The author of this article gives a more balanced POV than mine. I think most (maybe overwhelming majority) of publicized vibe coding projects are complete technical virtue signaling.
With agentic loops, you specify what you want and it continues to do stuff until ‘it works’. Then publish. Its takes less time and attention. So projects are less thought out and less tested as well.
In the end, I think it’s not about how a project was created. But how much passion and dedication went into it. It’s just that the bar got lowered.
Every market on some level can be analogized to a common and simple market.
One of the common examples in management books is the signage industry. You can have custom logos custom molded, extruded, embossed, carved, or at least printed onto a large, professional-looking billboard or marquee size sign. You can have a video billboard. You can have a vacuum formed plastic sign rotating on top of a pole. At the end of the day, though, your barrier to entry is a teenager with a piece of posterboard and some felt-tipped markers.
What has happened is that as the coding part has become easier, the barrier to entry has lowered. There are still parts of the market for the bespoke code running in as little memory and as few CPU cycles as possible, with the QA needed for life-critical reliability. There’s business-critical code. There’s code reliable enough for amusement. But the bottom of the market keeps moving lower. As that happens, people with less skill and less dedication can make something temporary or utilitarian, but it’s not going to compete where people have the budget to do it the higher-quality way.
How much an LLM or any other sort of agent helps at the higher ends of the market is the only open question. The bottom of the market will almost certainly be coded with very little skilled human input.
I think it's often genuine excitement to share a thing - without quite processing that anybody with the same idea can now build it (for simple- to mid-complexity projects).
The novelty of "new thing! That would have been incredibly hard a decade ago!" hasn't worn off yet.
This isn't the first time something like this has happened.
I would imagine that people had similar thoughts about the first photographs, when previously the only way to capture an image of something was via painting or woodcutting.
When movies first came out they would film random stuff because it was cool to see a train moving directly at you. The novelty didn't wear off for years.
There was something someone said in a comment here, years and years ago (pre AI), which has stuck with me.
Paraphrased, "There's basically no business in the Western world that wouldn't come out ahead with a competent software engineer working for $15 an hour".
Once agents, or now claws I guess, get another year of development under them they will be everywhere.

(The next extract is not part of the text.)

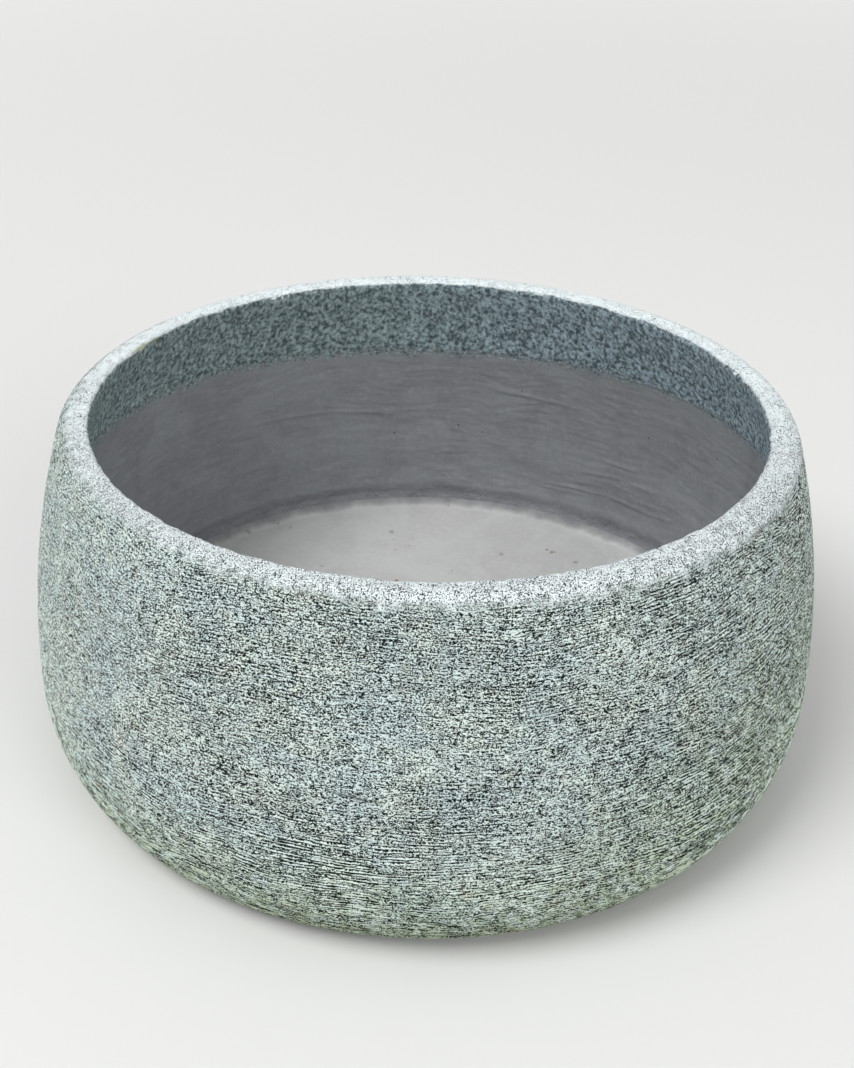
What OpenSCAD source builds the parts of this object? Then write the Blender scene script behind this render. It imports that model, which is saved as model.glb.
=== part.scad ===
// Concrete bowl planter: a hand-laid cement shell with a poured floor screed, a
// combed stone-effect coat outside and over the rim, a smooth coat on the inside
// wall and a rubber plug in the drain hole. Millimetres, +Z up, and the origin is
// on the ground under the centre.

/* [Overall] */
// Widest diameter, across the belly
planter_d = 600; // [540:5:660]
// Height from the ground to the top of the rim
planter_h = 275; // [250:5:300]

/* [Outside curve] */
// Height of the widest line above the ground
belly_h = 75; // [64:1:90]
// Radius of the long arc from the belly up to the rim
shoulder_r = 620; // [500:10:800]
// Radius of the arc just below the belly
haunch_r = 105; // [96:1:140]
// Radius of the corner that turns under to the foot
foot_r = 42; // [36:1:50]

/* [Rim] */
// Radius of the rim on its outer side
rim_outer_r = 14; // [10:0.5:15]
// Radius of the rim on its inner side
rim_inner_r = 5; // [4.5:0.5:6]

/* [Wall and coats] */
// Thickness of the cement wall by itself
wall_t = 16; // [14:0.5:20]
// Thickness of the stone-effect coat
stone_coat_t = 3; // [2:0.5:4]
// Thickness of the smooth coat on the inside wall
wall_coat_t = 2; // [1:0.5:3]
// How far the stone coat runs down the inside, from the top of the rim
band_h = 70; // [50:1:90]
// Height above the ground at which the stone coat stops outside
coat_foot_h = 5; // [4:0.5:9]

/* [Floor] */
// Height of the finished floor above the ground, beside the wall
floor_h = 36; // [34:1:46]
// Fall of the floor from the wall to the drain hole
floor_fall = 1.5; // [0.5:0.5:3]
// Radius of the cove between the floor and the wall
cove_r = 12; // [8:1:18]
// Height of the cove above the floor
cove_h = 6; // [3:0.5:7]

/* [Foot and drain hole] */
// Radius of the shallow recess under the base
recess_r = 190; // [150:5:215]
// Depth of that recess
recess_h = 4; // [2:0.5:6]
// Inward slope of the side of the recess, so that the shell leaves its mould
recess_draft = 4; // [1:0.5:8]
// Diameter of the drain hole
drain_d = 32; // [24:1:40]

/* [Drain plug] */
// Radial gap between the ribs of the plug and the drain hole
plug_gap = 0.3; // [0.2:0.1:0.6]
// How far the cap of the plug reaches past the hole, all round
cap_lap = 8; // [5:0.5:12]
// Thickness of the cap at its edge
cap_t = 3; // [2:0.5:5]
// Rise of the domed top of the cap
cap_dome = 2; // [1:0.5:4]
// Number of sealing ribs on the shank
rib_count = 4; // [2:1:6]
// Depth of the grooves between the ribs
rib_h = 1.2; // [0.6:0.1:2]
// Thickness of the rubber round the hollow of the shank
plug_wall = 4; // [3:0.5:6]
// Gap between the end of the shank and the mouth of the drain hole under the base
plug_inset = 3; // [1:0.5:6]

/* [Hidden] */

// Straight steps in each arc of a profile
foot_steps = 8;
haunch_steps = 8;
shoulder_steps = 16;
rim_steps = 6;
cove_steps = 6;
dome_steps = 6;
// Steps round each revolve
$fn = 180;
// Slack that carries a cut cleanly past a face
past = 1;

belly_r = planter_d / 2;
// From the outside face to the inside face, with the stone coat on both
body_t = stone_coat_t + wall_t + stone_coat_t;
// Depths below the outside face at which the layers meet
wall_inner_depth = stone_coat_t + wall_t;
wall_coat_depth = wall_inner_depth + wall_coat_t;

// Centres of the arcs of the outside curve, and the angles where one arc hands over
// to the next. Every layer uses the same centres, so that the layers are parallel.
shoulder_c = [belly_r - shoulder_r, belly_h];
haunch_c = [belly_r - haunch_r, belly_h];
foot_turn = -asin((belly_h - foot_r) / (haunch_r - foot_r));
foot_c = haunch_c + (haunch_r - foot_r) * [cos(foot_turn), sin(foot_turn)];
rim_turn = asin((planter_h - rim_outer_r - belly_h) / (shoulder_r - rim_outer_r));
rim_c = shoulder_c + (shoulder_r - rim_outer_r) * [cos(rim_turn), sin(rim_turn)];
lip_arc_r = shoulder_r - body_t + rim_inner_r;
lip_turn = asin((planter_h - rim_inner_r - belly_h) / lip_arc_r);
lip_c = shoulder_c + lip_arc_r * [cos(lip_turn), sin(lip_turn)];

// Levels at which one finish gives way to another
band_z = planter_h - band_h;
base_z = wall_inner_depth;
floor_edge_z = floor_h + cove_h;
seat_z = floor_h - floor_fall;

drain_r = drain_d / 2;
cap_r = drain_r + cap_lap;
rib_r = drain_r - plug_gap;
plug_end_z = recess_h + plug_inset;

function arc(c, r, from, to, steps) =
    [for (i = [0 : steps]) let (a = from + (to - from) * i / steps) c + r * [cos(a), sin(a)]];
function tail(points) = [for (i = [1 : len(points) - 1]) points[i]];
function reversed(points) = [for (i = [len(points) - 1 : -1 : 0]) points[i]];

// The outside curve at a depth below the face: foot, haunch, then shoulder
function skin(depth, top_turn) = concat(
    arc(foot_c, foot_r - depth, -90, foot_turn, foot_steps),
    tail(arc(haunch_c, haunch_r - depth, foot_turn, 0, haunch_steps)),
    tail(arc(shoulder_c, shoulder_r - depth, 0, top_turn, shoulder_steps)));

// The closed outline of the wall, pared down by a depth on every face
function wall_outline(depth) = concat(
    skin(depth, rim_turn),
    tail(arc(rim_c, rim_outer_r - depth, rim_turn, 90, rim_steps)),
    arc(lip_c, rim_inner_r - depth, 90, 180 + lip_turn, rim_steps),
    tail(reversed(skin(body_t - depth, lip_turn))));

// Radius of the haunch at a depth below the face and a height under the belly
function haunch_radius(depth, z) =
    haunch_c[0] + sqrt(pow(haunch_r - depth, 2) - pow(z - belly_h, 2));

// Everything from the axis out to the inner curve at a depth, between two heights
module inside_of(depth, low, high) {
    curve = skin(depth, lip_turn);
    top = curve[len(curve) - 1];
    intersection() {
        polygon(concat(curve, [[0, top[1]], [0, curve[0][1]]]));
        translate([0, low]) square([belly_r, high - low]);
    }
}

// Cast shell: the wall, the base and the low foot that everything stands on
module cement_shell() {
    color("#a6a5a1")
    rotate_extrude()
    polygon(concat(
        [[drain_r, recess_h], [recess_r - recess_draft, recess_h], [recess_r, 0], [foot_c[0], 0]],
        wall_outline(stone_coat_t),
        [[drain_r, base_z]]));
}

// Poured floor: it levels the base, falls to the drain hole and coves up to the wall
module floor_screed() {
    cove_turn = acos(1 - cove_h / cove_r);
    edge_r = haunch_radius(wall_coat_depth, floor_edge_z);
    cove_c = [edge_r - cove_r * sin(cove_turn), floor_h + cove_r];
    color("#b5b2ae")
    rotate_extrude()
    difference() {
        inside_of(wall_inner_depth, base_z, floor_edge_z);
        polygon(concat(
            [[0, floor_edge_z + past], [0, seat_z], [cap_r + past, seat_z]],
            arc(cove_c, cove_r, -90, -90 + cove_turn, cove_steps),
            [[edge_r, floor_edge_z + past]]));
        square([drain_r, floor_edge_z]);
    }
}

// Combed coat: outside, over the rim and down the inside as a band
module stone_coat() {
    color("#a9b5b7")
    rotate_extrude()
    difference() {
        polygon(wall_outline(0));
        polygon(wall_outline(stone_coat_t));
        square([belly_r + past, coat_foot_h]);
        inside_of(body_t / 2, 0, band_z);
    }
}

// Trowelled coat on the inside wall, from the floor up to the band
module wall_coat() {
    color("#8a8587")
    rotate_extrude()
    difference() {
        inside_of(wall_inner_depth, floor_edge_z, band_z);
        inside_of(wall_coat_depth, floor_edge_z - past, band_z + past);
    }
}

// Hollow rubber plug: a domed cap that sits on the floor and a ribbed shank
module drain_plug() {
    cap_round = cap_t / 2;
    dome_rise_r = (pow(cap_r - cap_round, 2) + pow(cap_dome, 2)) / (2 * cap_dome);
    dome_turn = asin((cap_r - cap_round) / dome_rise_r);
    dome_c = [0, seat_z + cap_t + cap_dome - dome_rise_r];
    shank_l = seat_z - plug_end_z;
    pitch = shank_l / rib_count;
    ribs = [for (i = [0 : rib_count - 1], p = [[rib_r - rib_h, 0], [rib_r, pitch / 2], [rib_r - rib_h, pitch / 2]])
        [p[0], plug_end_z + i * pitch + p[1]]];
    hollow_r = rib_r - rib_h - plug_wall;
    color("#2c2c2c")
    rotate_extrude()
    polygon(concat(
        [[0, seat_z - plug_wall], [hollow_r, seat_z - plug_wall], [hollow_r, plug_end_z]],
        ribs,
        [[rib_r - rib_h, seat_z]],
        arc([cap_r - cap_round, seat_z + cap_round], cap_round, -90, 90, rim_steps),
        tail(arc(dome_c, dome_rise_r, 90 - dome_turn, 90, dome_steps))));
}

cement_shell();
floor_screed();
stone_coat();
wall_coat();
drain_plug();
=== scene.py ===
from math import acos, asin, ceil, cos, pi, radians, sin

import bpy
import numpy as np
from mathutils import Matrix, Vector


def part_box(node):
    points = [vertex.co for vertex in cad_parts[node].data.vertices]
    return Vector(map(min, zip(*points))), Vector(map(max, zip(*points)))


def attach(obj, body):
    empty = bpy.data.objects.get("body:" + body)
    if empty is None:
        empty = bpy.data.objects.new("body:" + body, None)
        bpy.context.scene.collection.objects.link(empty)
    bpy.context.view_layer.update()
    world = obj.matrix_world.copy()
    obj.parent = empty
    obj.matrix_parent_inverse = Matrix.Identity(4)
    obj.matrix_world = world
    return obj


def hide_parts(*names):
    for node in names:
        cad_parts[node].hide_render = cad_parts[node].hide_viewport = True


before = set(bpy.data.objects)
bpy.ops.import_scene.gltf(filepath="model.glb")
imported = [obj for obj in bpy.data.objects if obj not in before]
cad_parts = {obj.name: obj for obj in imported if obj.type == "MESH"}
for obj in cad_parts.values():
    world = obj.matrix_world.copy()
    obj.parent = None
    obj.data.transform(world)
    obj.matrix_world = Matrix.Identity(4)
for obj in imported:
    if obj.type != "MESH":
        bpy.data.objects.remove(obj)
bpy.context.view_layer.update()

scene = bpy.context.scene

# Concrete bowl planter, in metres: a combed stone-effect coat outside and over the rim,
# a trowelled coat on the inside wall, a poured floor, and raw cement underneath.

# The curve of the bowl, as it was cast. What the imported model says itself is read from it.
bowl = {
    "radius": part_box("stone_coat")[1].x,
    "height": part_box("stone_coat")[1].z,
    "bellyHeight": 0.075,      # widest line above the ground
    "shoulderRadius": 0.620,   # long arc from the belly up to the rim
    "haunchRadius": 0.105,     # arc just under the belly
    "footRadius": 0.042,       # corner that turns under to the foot
    "rimOuterRadius": 0.014,
    "rimInnerRadius": 0.005,
    "coatDepth": 0.003,        # the stone coat's thickness
    "cementDepth": 0.019,      # the cement's inside face, below the outside face
    "wallCoatDepth": 0.021,    # the trowelled coat's face, below the outside face
    "bandDepth": 0.022,        # the stone coat's face on the inside
    "coatFoot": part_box("stone_coat")[0].z,
    "bandHeight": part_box("wall_coat")[1].z,
    "floorEdge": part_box("floor_screed")[1].z,
    "screedBase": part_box("floor_screed")[0].z,
}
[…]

People will have the novelty of "make me a website. Make it look like this. Make it so the customer gets notifications based on X Y and Z. Use my security cam footage to track the customer's object to give them status updates." And so on.
AI may or may not push the frontier of knowledge, TBD, but what it will absolutely do is pull up the baseline floor for everybody to a higher level of technical implementation.
And the explosion in software produced with AI by lay-people will mean that those with offensive security skills, who can crack and exploit software systems, will have incredible power over others.
I have a similar feeling to people who upload their AI art to sites like danbooru. Like I guess I can understand making it for yourself but why do you think others want to see it
xkcd turned stick figure drawings into an art form. sometimes it is not about how something was created, but about the story being told.
some people build apps to solve a problem. why should they not share how they solved that problem?
i have written a blog post about a one line command that solves an interesting problem for me. for any experienced sysadmin that's just like a finger painting.
do we really need to argue if i should have written that post or not?
Even if status-signaling through this vector loses it's lustre, AI slop (agentic or otherwise) will not, and some of that slop will take on the guise of "vibe-coding" projects.
I mean I guess, but you and I are not going to see eye to eye on so-called "virtue signaling" so it isn't the burn you think it is. Virtue signaling is just a fancy term for shaming, right? Shaming serves society by moderating behavior that is unethical or immoral but not illegal. It serves a real purpose to keep us from sliding into a world where we act on our base instincts. Sure people can be a dick about it and be smug and superior, but it is really easy to roll your eyes and move on instead of getting triggered by it.
In the end, I think it’s not about how a project was created. But how much passion and dedication went into it. It’s just that the bar got lowered.